### [TASK BRIEF]
Reproduce all of the data exactly.

### [PROVIDED DATA]
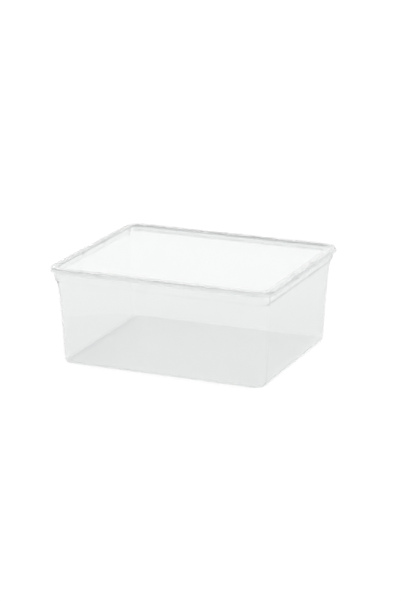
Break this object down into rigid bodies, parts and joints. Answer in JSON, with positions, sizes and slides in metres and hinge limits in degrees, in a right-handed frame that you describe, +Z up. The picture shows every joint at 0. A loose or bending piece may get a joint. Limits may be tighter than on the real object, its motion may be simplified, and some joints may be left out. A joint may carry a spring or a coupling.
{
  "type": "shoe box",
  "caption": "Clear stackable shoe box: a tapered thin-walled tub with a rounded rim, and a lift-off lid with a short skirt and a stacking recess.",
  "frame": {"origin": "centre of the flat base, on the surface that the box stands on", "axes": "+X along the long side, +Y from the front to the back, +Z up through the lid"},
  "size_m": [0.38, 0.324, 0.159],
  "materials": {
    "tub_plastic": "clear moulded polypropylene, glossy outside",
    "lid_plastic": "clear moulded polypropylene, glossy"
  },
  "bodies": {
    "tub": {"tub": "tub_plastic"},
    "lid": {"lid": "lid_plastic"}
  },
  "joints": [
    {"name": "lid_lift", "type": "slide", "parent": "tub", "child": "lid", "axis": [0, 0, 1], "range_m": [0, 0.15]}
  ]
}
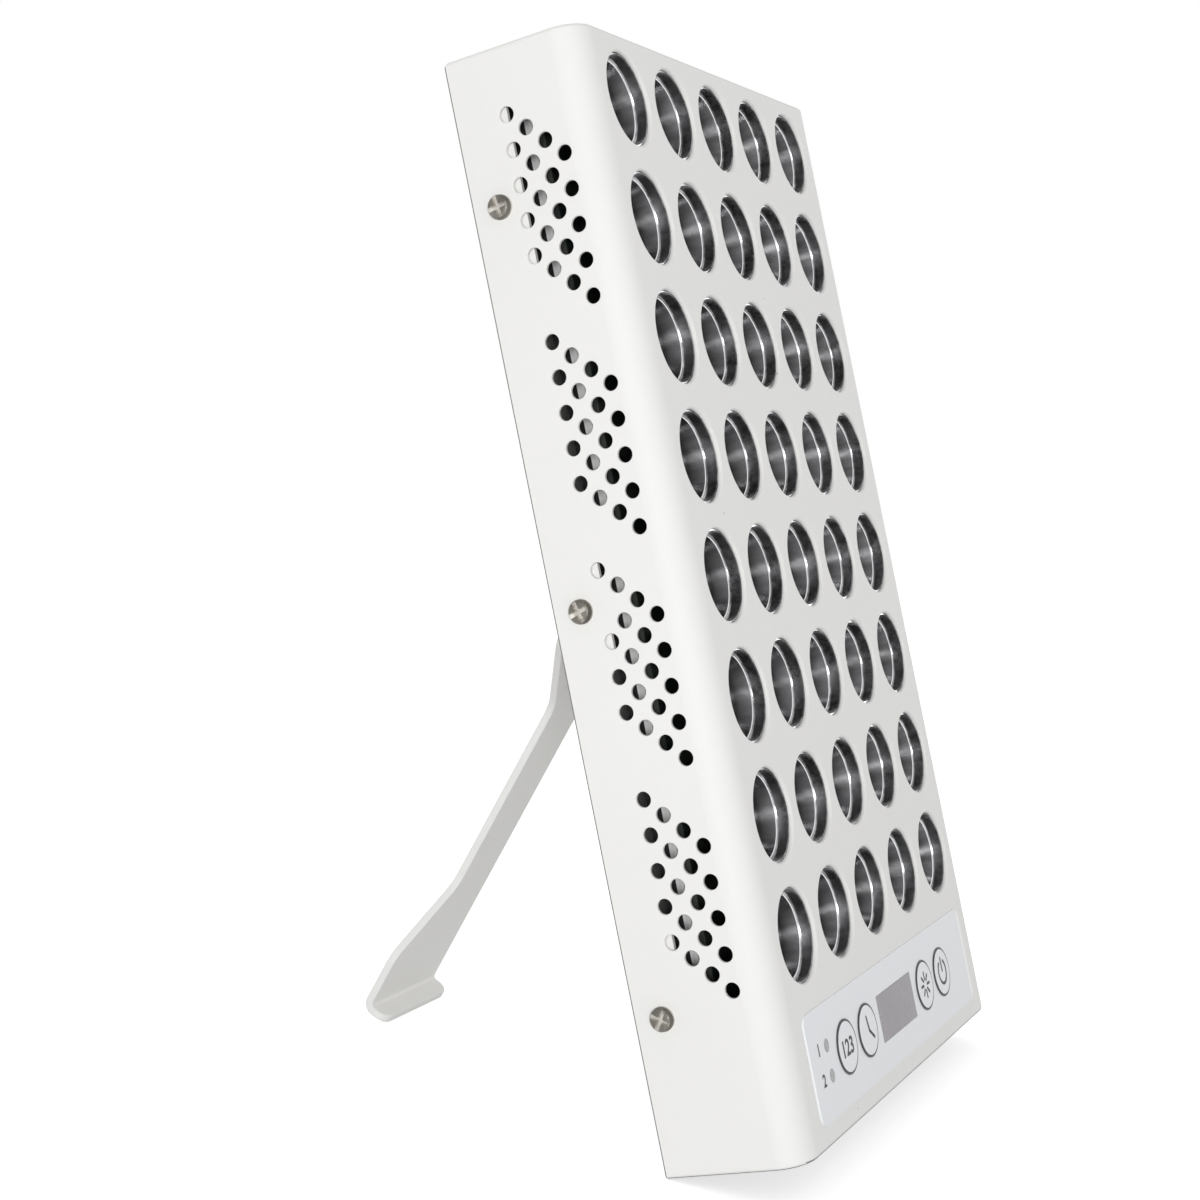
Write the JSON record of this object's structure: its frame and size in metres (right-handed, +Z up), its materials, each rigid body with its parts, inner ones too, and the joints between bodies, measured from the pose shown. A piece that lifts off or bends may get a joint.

### [ANSWER TO THIS PROBLEM]
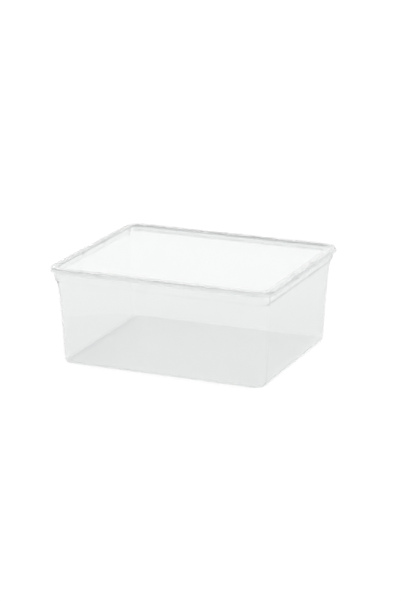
Break this object down into rigid bodies, parts and joints. Answer in JSON, with positions, sizes and slides in metres and hinge limits in degrees, in a right-handed frame that you describe, +Z up. The picture shows every joint at 0. A loose or bending piece may get a joint. Limits may be tighter than on the real object, its motion may be simplified, and some joints may be left out. A joint may carry a spring or a coupling.
{
  "type": "shoe box",
  "caption": "Clear stackable shoe box: a tapered thin-walled tub with a rounded rim, and a lift-off lid with a short skirt and a stacking recess.",
  "frame": {"origin": "centre of the flat base, on the surface that the box stands on", "axes": "+X along the long side, +Y from the front to the back, +Z up through the lid"},
  "size_m": [0.38, 0.324, 0.159],
  "materials": {
    "tub_plastic": "clear moulded polypropylene, glossy outside",
    "lid_plastic": "clear moulded polypropylene, glossy"
  },
  "bodies": {
    "tub": {"tub": "tub_plastic"},
    "lid": {"lid": "lid_plastic"}
  },
  "joints": [
    {"name": "lid_lift", "type": "slide", "parent": "tub", "child": "lid", "axis": [0, 0, 1], "range_m": [0, 0.15]}
  ]
}
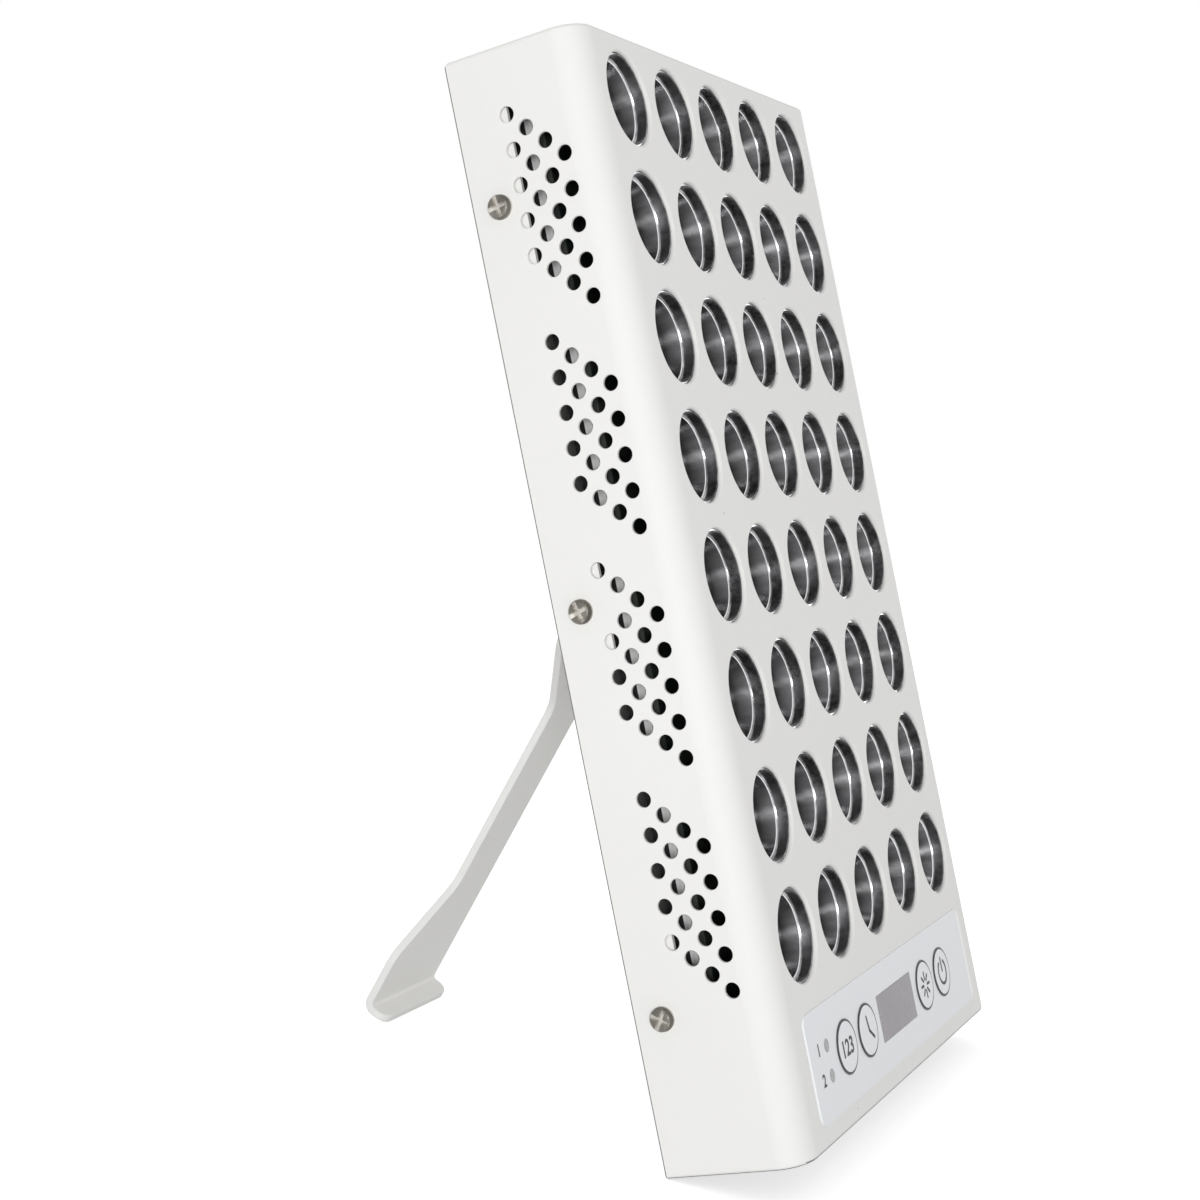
Write the JSON record of this object's structure: its frame and size in metres (right-handed, +Z up), its materials, each rigid body with its parts, inner ones too, and the joints between bodies, measured from the pose shown. A piece that lifts off or bends may get a joint.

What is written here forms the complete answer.